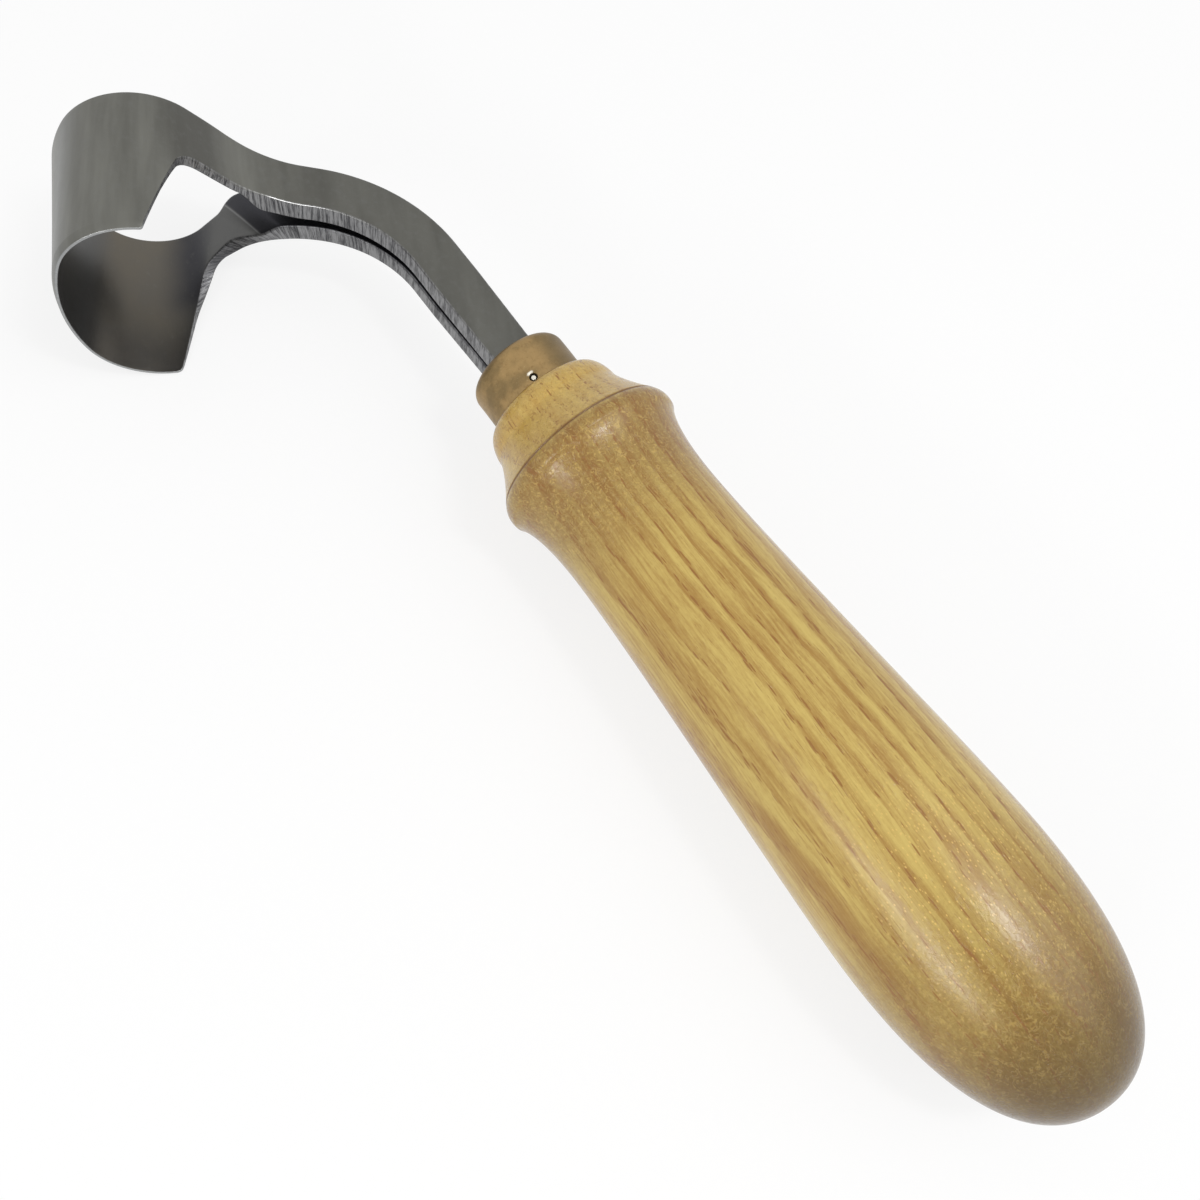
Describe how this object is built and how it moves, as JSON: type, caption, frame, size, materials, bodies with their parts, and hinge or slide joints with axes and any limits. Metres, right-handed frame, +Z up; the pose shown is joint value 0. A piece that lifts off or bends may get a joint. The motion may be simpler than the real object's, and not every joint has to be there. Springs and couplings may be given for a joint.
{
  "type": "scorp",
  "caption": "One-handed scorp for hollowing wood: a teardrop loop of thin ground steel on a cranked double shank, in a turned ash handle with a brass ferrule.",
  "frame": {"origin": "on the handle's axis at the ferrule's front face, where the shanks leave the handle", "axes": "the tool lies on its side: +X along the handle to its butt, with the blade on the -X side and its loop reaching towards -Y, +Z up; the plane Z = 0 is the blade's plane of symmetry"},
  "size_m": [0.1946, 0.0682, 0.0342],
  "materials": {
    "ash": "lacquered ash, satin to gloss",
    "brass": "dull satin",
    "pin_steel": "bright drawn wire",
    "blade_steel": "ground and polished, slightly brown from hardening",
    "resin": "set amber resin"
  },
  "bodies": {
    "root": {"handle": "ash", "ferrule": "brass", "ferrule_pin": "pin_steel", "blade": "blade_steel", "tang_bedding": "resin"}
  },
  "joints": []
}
---+---
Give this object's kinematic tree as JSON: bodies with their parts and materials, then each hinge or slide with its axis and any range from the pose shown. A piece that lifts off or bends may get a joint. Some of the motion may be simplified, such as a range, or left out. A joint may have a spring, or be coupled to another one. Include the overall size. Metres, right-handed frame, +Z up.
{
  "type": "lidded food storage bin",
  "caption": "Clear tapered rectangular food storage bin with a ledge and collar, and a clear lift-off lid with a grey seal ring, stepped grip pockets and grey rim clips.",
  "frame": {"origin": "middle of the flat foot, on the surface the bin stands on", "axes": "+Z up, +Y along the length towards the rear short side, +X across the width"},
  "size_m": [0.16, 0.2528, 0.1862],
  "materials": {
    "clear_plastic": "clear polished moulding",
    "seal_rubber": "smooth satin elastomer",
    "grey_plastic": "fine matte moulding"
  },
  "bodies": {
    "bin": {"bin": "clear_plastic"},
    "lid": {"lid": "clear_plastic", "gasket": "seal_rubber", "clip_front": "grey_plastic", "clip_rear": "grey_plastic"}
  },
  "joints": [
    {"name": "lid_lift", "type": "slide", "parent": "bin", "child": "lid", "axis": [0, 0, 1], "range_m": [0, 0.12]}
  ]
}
---+---
Task prompt => Give only a number: how many lines of the data hold the string "caption"?

Exercise response => 3